• **Problem description**
Locate each line holding the string "Blender" and copy it.

— Start of Entries shown —

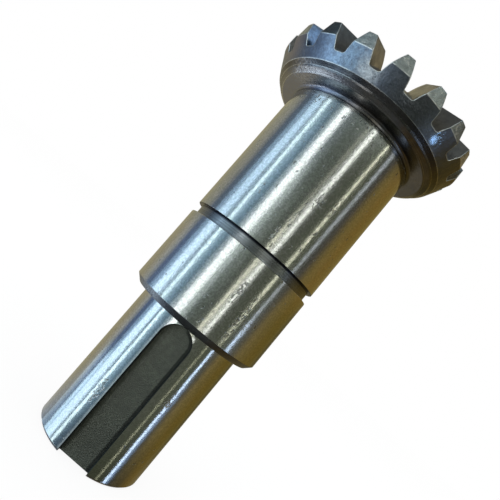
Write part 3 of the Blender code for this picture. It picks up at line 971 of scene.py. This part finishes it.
# %% Milled and scaled: the keyway
tree, shader, place = open_finish("keyway")
small = clouds(tree, place, 1.2, softness=0.3)
cloud = clouds(tree, place, 6.0, softness=0.3)
colour = mix_colours(tree, small, (0.19, 0.20, 0.165), (0.125, 0.13, 0.11))
colour = mix_colours(tree, cloud, colour, (0.135, 0.14, 0.12))
# painted shade along the walls: a wide faint band on one side, a narrow black painted shadow on the other, and a dark
# line all round their foot
across, _, along = add(tree, "SeparateXYZ", {0: place["Place"]}).outputs
past_centre = math_node(tree, "MAXIMUM", math_node(tree, "SUBTRACT", along, KEY_END / MM), 0.0)
from_middle = add(tree, "CombineXYZ", {0: across, 2: past_centre}).outputs[0]
from_middle = add(tree, "VectorMath", {0: from_middle}, operation="LENGTH").outputs["Value"]
wavy = math_node(tree, "ADD", from_middle, math_node(tree, "MULTIPLY_ADD", grain(tree, place, 0.8), 0.4, -0.2))
painted_wide_shade = smooth_step(tree, wavy, 2.4, 2.8, 0.0, 0.1)
painted_wide_shade = math_node(tree, "MULTIPLY", painted_wide_shade, smooth_step(tree, across, 0.3, -0.3))
painted_wall_shadow = smooth_step(tree, wavy, 3.7, 4.1, 0.0, 0.75)
painted_wall_shadow = math_node(tree, "MULTIPLY", painted_wall_shadow, smooth_step(tree, across, 0.0, 1.5))
colour = mix_colours(tree, painted_wide_shade, colour, (0.045, 0.047, 0.042))
colour = mix_colours(tree, painted_wall_shadow, colour, (0.03, 0.032, 0.03))
colour = mix_colours(tree, smooth_step(tree, from_middle, 4.5, 4.8, 0.0, 0.7), colour, (0.02, 0.022, 0.02))
roughness = mix_values(tree, small, 0.42, 0.52)
close_finish(tree, shader, place, colour, roughness, [(grain(tree, place, 3.0), 0.14)], wear=0.6)

# %% [markdown]
# ## Light
#
# Bright metal is mostly its surroundings. On the photograph each light near
# the shaft is one stripe from end to end, so each is a tall soft panel here,
# placed by the angle round the shaft at which its stripe was measured. A
# surround beyond them gives the metal a room to show between the stripes.

# %% Light panels
# azimuth of the middle from the camera's side, width, lowest and highest angle above the level of
# the shaft's middle, lean towards higher azimuths, all in degrees, then colour and radiance
PANELS = {
    "window": (-77, 17, -55, 28, -2, (0.56, 0.78, 1.0), 1.4),
    "window_side": (-89.5, 8, -55, 26, -2, (0.46, 0.72, 1.0), 0.5),
    "window_low": (-76, 16, -55, 5, 0, (0.85, 0.98, 1.0), 0.4),
    "window_low_side": (-91.5, 9, -36, -17.5, 0, (0.62, 0.84, 1.0), 1.1),
    "window_low_tail": (-107, 17, -36, -17, 0, (0.60, 0.80, 1.0), 0.42),
    "window_edge_low": (-60.3, 6.5, -55, 7, 0, (0.74, 0.93, 1.0), 1.8),
    "window_edge_high": (-64.2, 6.3, 7, 50, -9, (0.74, 0.93, 1.0), 1.8),
    "soft_white": (-30.0, 10.7, -55, 50, -2, (0.95, 0.99, 1.0), 1.8),
    "soft_side": (-39.5, 6, -40, 45, 0, (0.85, 0.98, 1.0), 0.3),
    "soft_glow": (-20.5, 11, -14, 19, 0, (0.88, 1.0, 0.96), 0.42),
    "soft_tail": (-8, 12, -2, 16, 0, (0.88, 1.0, 0.96), 0.1),
    "lamp_faint": (12.8, 4, -15, 45, 0, (1.0, 1.0, 0.82), 0.3),
    "lamp_low": (13.1, 5.4, -15, 13, 0, (1.0, 1.0, 0.82), 1.05),
    "lamp": (22.5, 6.6, -15, 50, 2, (0.97, 1.0, 0.96), 1.8),
    "lamp_line_low": (52, 1.2, -35, -6, 0, (1.0, 1.0, 0.72), 1.0),
    "lamp_line": (54.3, 2.8, -6, 50, 7, (1.0, 1.0, 0.80), 2.1),
    "violet_line": (71, 4.2, -5, 50, 11, (0.82, 0.90, 1.0), 0.78),
    "blue_line": (68.9, 4.2, -45, -3, -6, (0.57, 0.73, 1.0), 2.6),
    "blue_tail": (74.5, 7, -45, -14, -4, (0.33, 0.55, 1.0), 0.36),
    "sky_patch": (56, 20, 54, 78, 0, (0.42, 0.70, 1.0), 2.0),
    "overhead": (-35, 40, 60, 80, 0, (0.95, 1.0, 0.95), 0.25),
    "low_window": (-126, 12, -57, -35, 0, (0.74, 0.88, 1.0), 3.2),
}
PANEL_DISTANCE = 1.0
SHAFT_MIDDLE = np.array((0, 0, 75 * MM))
FACING = math.atan2(EYE[0], -EYE[1])  # the turn from -Y to the camera's side

for name, (azimuth, width, low, high, lean, colour, radiance) in PANELS.items():
    turn, rise = math.radians(azimuth) + FACING, math.radians((low + high) / 2)
    towards = np.array((math.sin(turn) * math.cos(rise), -math.cos(turn) * math.cos(rise), math.sin(rise)))
    lamp = bpy.data.lights.new(name, "AREA")
    lamp.shape = "RECTANGLE"
    lamp.size = 2 * PANEL_DISTANCE * math.cos(rise) * math.tan(math.radians(width / 2))
    lamp.size_y = 2 * PANEL_DISTANCE * math.tan(math.radians((high - low) / 2))
    lamp.color = colour
    lamp.energy = radiance * math.pi * lamp.size * lamp.size_y
    holder = bpy.data.objects.new(name, lamp)
    at = SHAFT_MIDDLE + PANEL_DISTANCE * towards
    holder.matrix_world = looking_from(at, SHAFT_MIDDLE, -math.radians(lean)).T
    holder.visible_camera = False
    bpy.context.scene.collection.objects.link(holder)
print("panels:", list(PANELS))

# %% [markdown]
# ## Stage
#
# The shaft stands on a plain white floor in a white room. The floor shows
# nearly white to the camera whatever light falls on it, and keeps a faint
# shadow. The ground steel would mirror a white room as plain white, so a
# surround beyond the panels stands in for it there.

# %% White room and floor
world = bpy.data.worlds.new("white_room")
bpy.context.scene.world = world
world.use_nodes = True
world.node_tree.nodes["Background"].inputs["Color"].default_value = (1, 1, 1, 1)
world.node_tree.nodes["Background"].inputs["Strength"].default_value = 1.0


def stage_piece(name, points, faces):
    """A floor or backdrop, with a fresh material; gives the piece and its material's node tree."""
    mesh = bpy.data.meshes.new(name)
    mesh.from_pydata(points.tolist(), [], faces)
    piece = bpy.data.objects.new(name, mesh)
    bpy.context.scene.collection.objects.link(piece)
    paint = bpy.data.materials.new(name + "_paint")
    paint.use_nodes = True
    mesh.materials.append(paint)
    return piece, paint.node_tree


STAGE_RADIUS, STAGE_SIDES, FLOOR_PAINT, FLOOR_GLOW = 6.0, 64, 0.95, 0.9
turn = np.linspace(0, 2 * math.pi, STAGE_SIDES + 1)[:-1]
circle = np.stack([np.cos(turn), np.sin(turn), np.zeros(STAGE_SIDES)], 1)
floor, tree = stage_piece("floor", circle * STAGE_RADIUS, [list(range(STAGE_SIDES))])
paint = tree.nodes["Principled BSDF"]
paint.inputs["Base Color"].default_value = (FLOOR_PAINT, FLOOR_PAINT, FLOOR_PAINT, 1)
paint.inputs["Roughness"].default_value = 1.0
paint.inputs["Specular IOR Level"].default_value = 0.0
white = add(tree, "Emission", {"Strength": 1.0}).outputs[0]
ray = add(tree, "LightPath").outputs
seen = math_node(tree, "MAXIMUM", ray["Is Camera Ray"], ray["Is Glossy Ray"])
seen = math_node(tree, "MAXIMUM", seen, ray["Is Transmission Ray"])
share = math_node(tree, "MULTIPLY", seen, FLOOR_GLOW)
mixed = add(tree, "MixShader", {0: share, 1: paint.outputs[0], 2: white})
tree.links.new(mixed.outputs[0], tree.nodes["Material Output"].inputs["Surface"])
floor.visible_glossy = False
floor.visible_shadow = False
print("floor of radius", STAGE_RADIUS, "m")

# %% Surround: a dome that only the metal sees
SURROUND_RADIUS, SURROUND_ROWS = 1.5, 33
elevation = np.linspace(-math.pi / 2, math.pi / 2, SURROUND_ROWS)[:, None]
dome = rows_of(np.cos(elevation), np.sin(elevation), turn[None]).reshape(-1, 3) * SURROUND_RADIUS
dome_faces = grid_faces(SURROUND_ROWS, STAGE_SIDES).tolist()
surround, surround_paint = stage_piece("surround", dome, dome_faces)
print("dome of", len(surround.data.polygons), "faces")

# %% Colours of the surround
# azimuth from the camera's side in degrees, then colour; the first list is shared by LEVEL and LOW
IN_FRONT = [
    (-56, (0.42, 0.63, 0.80)),
    (-51, (0.32, 0.50, 0.66)),
    (-46, (0.15, 0.25, 0.34)),
    (-20, (0.22, 0.26, 0.27)),
    (-8, (0.135, 0.16, 0.14)),
    (20, (0.11, 0.12, 0.10)),
    (60, (0.105, 0.115, 0.08)),
]
LEVEL = [
    (-180, (0.34, 0.30, 0.19)),
    (-150, (0.39, 0.36, 0.23)),
    (-116, (0.36, 0.36, 0.32)),
    (-104, (0.13, 0.17, 0.235)),
    (-72, (0.15, 0.22, 0.30)),
    *IN_FRONT,
    (81, (0.085, 0.08, 0.07)),
    (93, (0.20, 0.15, 0.055)),
    (99, (0.245, 0.175, 0.055)),
    (119, (0.245, 0.155, 0.037)),
    (145, (0.23, 0.165, 0.045)),
    (162, (0.28, 0.23, 0.11)),
    (180, (0.34, 0.30, 0.19)),
]
LOW = [
    (-180, (0.34, 0.30, 0.19)),
    (-150, (0.39, 0.355, 0.23)),
    (-135, (0.40, 0.36, 0.24)),
    (-122, (0.42, 0.40, 0.33)),
    (-114, (0.46, 0.47, 0.44)),
    (-103, (0.125, 0.18, 0.32)),
    (-72, (0.15, 0.22, 0.32)),
    *IN_FRONT,
    (72, (0.13, 0.135, 0.12)),
    (79, (0.125, 0.115, 0.085)),
    (91, (0.24, 0.18, 0.068)),
    (101, (0.205, 0.15, 0.046)),
    (115, (0.19, 0.13, 0.028)),
    (131, (0.172, 0.122, 0.027)),
    (139, (0.175, 0.133, 0.04)),
    (148, (0.09, 0.073, 0.025)),
    (158, (0.18, 0.15, 0.08)),
    (180, (0.34, 0.30, 0.19)),
]
ABOVE = [
    (-180, (0.72, 0.62, 0.35)),
    (-140, (0.62, 0.56, 0.36)),
    (-112, (0.06, 0.06, 0.065)),
    (-75, (0.05, 0.055, 0.06)),
    (-57, (0.14, 0.18, 0.21)),
    (-10, (0.22, 0.26, 0.25)),
    (42, (0.42, 0.47, 0.43)),
    (62, (0.06, 0.06, 0.06)),
    (110, (0.08, 0.07, 0.055)),
    (140, (0.50, 0.40, 0.22)),
    (180, (0.72, 0.62, 0.35)),
]
BELOW = [
    (-180, (0.40, 0.43, 0.47)),
    (-150, (0.52, 0.56, 0.62)),
    (-125, (0.34, 0.43, 0.58)),
    (-108, (0.06, 0.10, 0.18)),
    (-20, (0.045, 0.06, 0.08)),
    (10, (0.03, 0.032, 0.034)),
    (38, (0.05, 0.055, 0.03)),
    (100, (0.04, 0.037, 0.032)),
    (124, (0.20, 0.13, 0.04)),
    (158, (0.30, 0.24, 0.12)),
    (180, (0.40, 0.43, 0.47)),
]
TOP, BOTTOM = (0.09, 0.09, 0.085), (0.19, 0.20, 0.19)
# elevation at which a band starts to cover the one before it, elevation past which it is alone, colours
BANDS = [(9, 4, LOW), (26, 33, ABOVE), (47, 54, TOP), (-15, -30, BELOW), (-60, -74, BOTTOM)]
print("bands over LEVEL:", [(start, alone) for start, alone, _ in BANDS])

# %% Blend the bands by height


def azimuth_ramp(tree, sweep, stops):
    """A colour ramp over the whole turn, with a stop at each azimuth."""
    node = add(tree, "ValToRGB", {"Fac": sweep})
    elements = node.color_ramp.elements
    while len(elements) < len(stops):
        elements.new(0.5)
    for element, (azimuth, colour) in zip(elements, stops):
        element.position = (azimuth + 180) / 360
        element.color = (*colour, 1)
    return node.outputs["Color"]


def from_angles(tree, rise, start, end):
    """A mask of the surround that grows from 0 to 1 between two elevations, in degrees."""
    return smooth_step(tree, rise, math.sin(math.radians(start)), math.sin(math.radians(end)))


tree = surround_paint
place = add(tree, "TexCoord").outputs["Object"]
from_camera = add(tree, "Mapping", {"Vector": place, "Rotation": (0, 0, math.pi / 2 - FACING)}).outputs[0]
sweep = add(tree, "TexGradient", {"Vector": from_camera}, gradient_type="RADIAL").outputs["Fac"]
rise = add(tree, "SeparateXYZ", {0: add(tree, "VectorMath", {0: place}, operation="NORMALIZE").outputs[0]}).outputs[2]
shown = azimuth_ramp(tree, sweep, LEVEL)
for start, alone, colours in BANDS:
    band = azimuth_ramp(tree, sweep, colours) if isinstance(colours, list) else colours
    shown = mix_colours(tree, from_angles(tree, rise, start, alone), shown, band)
glow = add(tree, "Emission", {"Color": shown}).outputs[0]
tree.links.new(glow, tree.nodes["Material Output"].inputs["Surface"])
for ray in ("camera", "diffuse", "transmission", "shadow"):
    setattr(surround, "visible_" + ray, False)

# %% Finish
bpy.context.scene.view_settings.view_transform = "Standard"
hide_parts("pinion_shaft")
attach(shaft, "root")
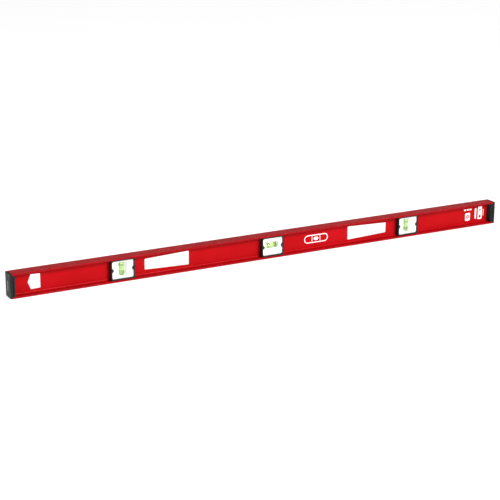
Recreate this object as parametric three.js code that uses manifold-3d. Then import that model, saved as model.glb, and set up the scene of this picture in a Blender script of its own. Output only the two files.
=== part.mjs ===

— End of Entries shown —

• **Exercise result**
Write part 3 of the Blender code for this picture. It picks up at line 971 of scene.py. This part finishes it.
Recreate this object as parametric three.js code that uses manifold-3d. Then import that model, saved as model.glb, and set up the scene of this picture in a Blender script of its own. Output only the two files.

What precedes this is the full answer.